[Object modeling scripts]
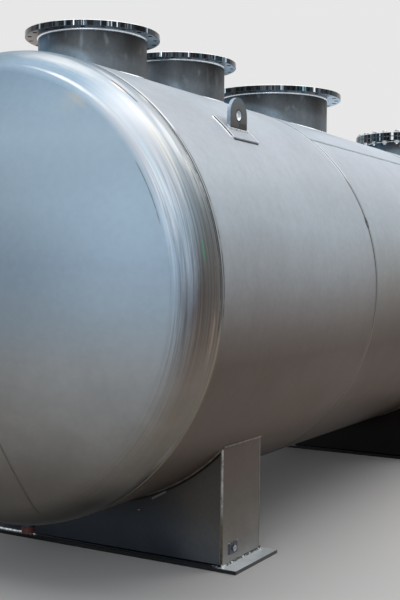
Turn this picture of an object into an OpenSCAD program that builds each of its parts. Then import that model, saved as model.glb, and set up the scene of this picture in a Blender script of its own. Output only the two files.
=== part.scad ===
// Horizontal pressure tank: a welded shell with dished heads, six top nozzles and three box saddles.
// Millimetres. X runs along the tank, Z points up, and the base plates stand on Z = 0.
// The origin is on the floor under the middle of the tank.

/* [Shell] */
// Outside diameter of the shell and heads
tank_od = 2400; // [2300:10:2500]
// Wall of the shell courses
shell_wall = 10; // [6:1:16]
// Length of the first course, from the front head
course_1 = 2000; // [1900:10:2400]
// Length of the second course
course_2 = 2200; // [1900:10:2500]
// Length of the third course
course_3 = 2400; // [2000:10:2500]
// Length of the fourth course, up to the rear head
course_4 = 2400; // [2100:10:2500]
// Gap between the floor and the bottom of the shell
ground_gap = 287; // [200:1:400]

/* [Heads] */
// Outside radius of the crown
crown_r = 2400; // [2000:10:2700]
// Outside radius of the knuckle
knuckle_r = 240; // [180:5:320]
// Straight flange between the knuckle and the shell
head_flange = 40; // [25:1:80]
// Wall of the heads
head_wall = 10; // [6:1:16]
// Turn of the heads' plate joint from upright, in degrees
head_joint_turn = 16.5; // [0:0.5:45]
// How far the plate joint's bead runs out from the middle
head_joint_r = 1125; // [900:5:1140]

/* [Weld beads] */
// Width of the girth and long beads
bead_w = 16; // [8:1:24]
// Height of the girth and long beads
bead_h = 2.5; // [1:0.5:4]
// Width of the heads' plate joint
head_bead_w = 10; // [6:1:16]
// Height of the heads' plate joint
head_bead_h = 1.2; // [0.6:0.2:3]
// Leg of the fillet round each nozzle's foot
foot_leg = 9; // [5:1:14]
// Turn of the first and third courses' long bead from the crown, away from the front side
far_bead_turn = 30; // [20:1:36]
// Turn of the second course's long bead from the crown, towards the front side
near_bead_turn = 37.5; // [25:0.5:60]
// Turn of the fourth course's long bead from the crown, towards the front side
end_bead_turn = 30; // [20:1:36]

/* [Small nozzles] */
// Outside diameter of the small nozzles' pipe
small_pipe_od = 610; // [580:1:640]
// Wall of the small nozzles' pipe
small_pipe_wall = 8; // [5:1:14]
// Outside diameter of the small flanges
small_flange_od = 755; // [745:1:790]
// Thickness of the small flanges
small_flange_t = 32; // [22:1:45]
// Bolt circle of the small flanges
small_bolt_circle = 705; // [690:1:715]
// Diameter of the small flanges' bolt holes
small_bolt_hole = 26; // [18:1:30]
// Number of bolts in a small flange
small_bolts = 20; // [16:4:24]

/* [Large nozzles] */
// Outside diameter of the large nozzles' pipe
large_pipe_od = 813; // [780:1:840]
// Wall of the large nozzles' pipe
large_pipe_wall = 10; // [6:1:16]
// Outside diameter of the large flanges
large_flange_od = 1015; // [1000:1:1060]
// Thickness of the large flanges
large_flange_t = 38; // [26:1:50]
// Bolt circle of the large flanges
large_bolt_circle = 950; // [920:1:960]
// Diameter of the large flanges' bolt holes
large_bolt_hole = 33; // [26:1:36]
// Number of bolts in a large flange
large_bolts = 24; // [20:4:28]

/* [Nozzle places] */
// Height of the flange faces above the top of the shell
nozzle_rise = 220; // [150:5:300]
// How far a pipe's end stands back from its flange's face
pipe_set_back = 9; // [4:1:14]
// Distance of the first nozzle from the head's seam
nozzle_at_1 = 635; // [560:5:700]
// Distance of the second nozzle from the head's seam
nozzle_at_2 = 1545; // [1450:5:1600]
// Distance of the third nozzle from the head's seam
nozzle_at_3 = 2950; // [2700:5:3200]
// Thickness of the blind cover on the fourth nozzle
cover_t = 36; // [26:1:50]
// Thickness of the gasket under the blind cover
gasket_t = 4; // [2:0.5:6]
// Break on the outer edges of the flanges and the blind cover
edge_break = 2; // [1:0.5:4]

/* [Saddles] */
// Distance of an end saddle's middle from the head's seam
saddle_at = 855; // [750:5:1000]
// Length of a saddle along the tank, over its webs
saddle_len = 432; // [360:2:480]
// Width of a saddle over its end plates
saddle_w = 1732; // [1500:2:1900]
// Thickness of the webs and end plates
saddle_plate = 15; // [10:1:20]
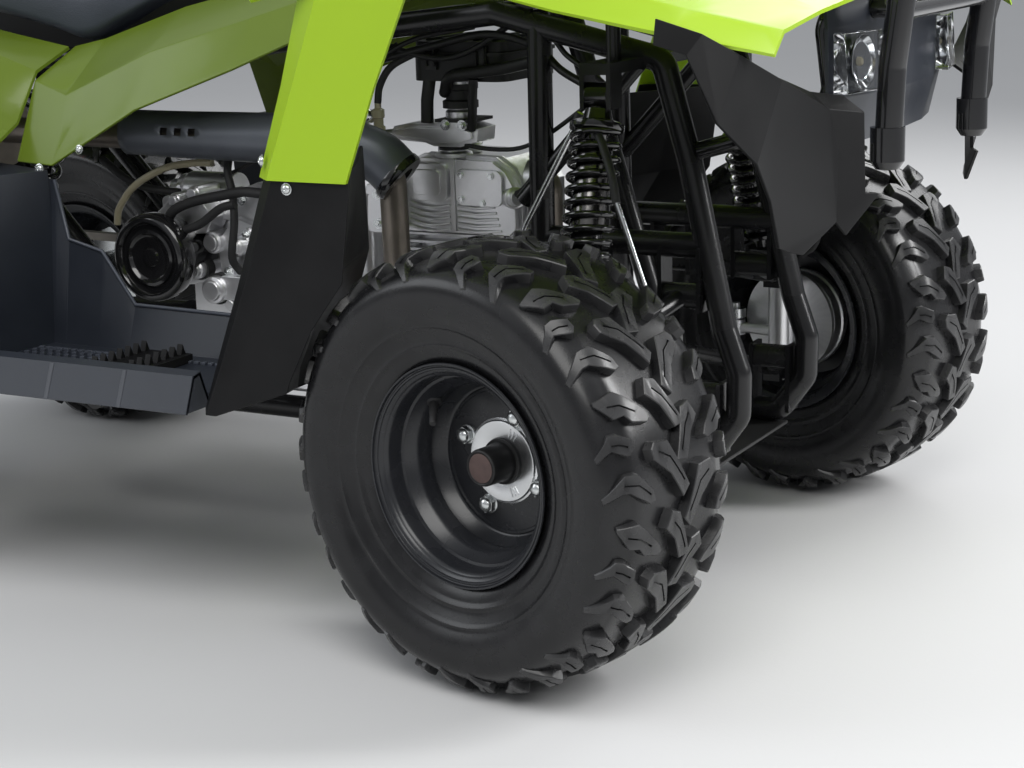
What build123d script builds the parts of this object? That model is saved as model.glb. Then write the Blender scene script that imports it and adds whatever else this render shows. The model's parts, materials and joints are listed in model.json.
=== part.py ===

> _BRIEF_
The lines to return begin at the first line of the records and end at the line holding "head_joint_r = 1125; // [900:5:1140]"; please return them exactly, including both, and nothing beyond.

> _TASK SOLUTION_
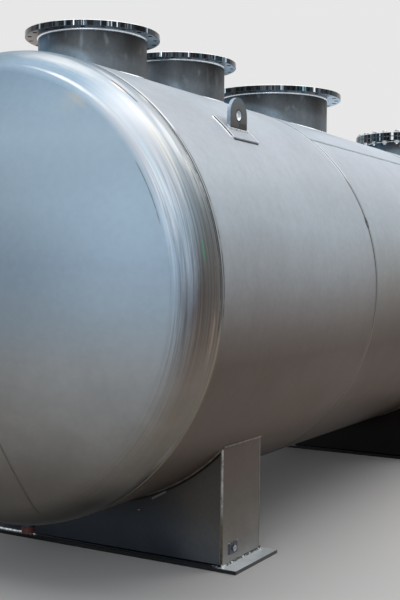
Turn this picture of an object into an OpenSCAD program that builds each of its parts. Then import that model, saved as model.glb, and set up the scene of this picture in a Blender script of its own. Output only the two files.
=== part.scad ===
// Horizontal pressure tank: a welded shell with dished heads, six top nozzles and three box saddles.
// Millimetres. X runs along the tank, Z points up, and the base plates stand on Z = 0.
// The origin is on the floor under the middle of the tank.

/* [Shell] */
// Outside diameter of the shell and heads
tank_od = 2400; // [2300:10:2500]
// Wall of the shell courses
shell_wall = 10; // [6:1:16]
// Length of the first course, from the front head
course_1 = 2000; // [1900:10:2400]
// Length of the second course
course_2 = 2200; // [1900:10:2500]
// Length of the third course
course_3 = 2400; // [2000:10:2500]
// Length of the fourth course, up to the rear head
course_4 = 2400; // [2100:10:2500]
// Gap between the floor and the bottom of the shell
ground_gap = 287; // [200:1:400]

/* [Heads] */
// Outside radius of the crown
crown_r = 2400; // [2000:10:2700]
// Outside radius of the knuckle
knuckle_r = 240; // [180:5:320]
// Straight flange between the knuckle and the shell
head_flange = 40; // [25:1:80]
// Wall of the heads
head_wall = 10; // [6:1:16]
// Turn of the heads' plate joint from upright, in degrees
head_joint_turn = 16.5; // [0:0.5:45]
// How far the plate joint's bead runs out from the middle
head_joint_r = 1125; // [900:5:1140]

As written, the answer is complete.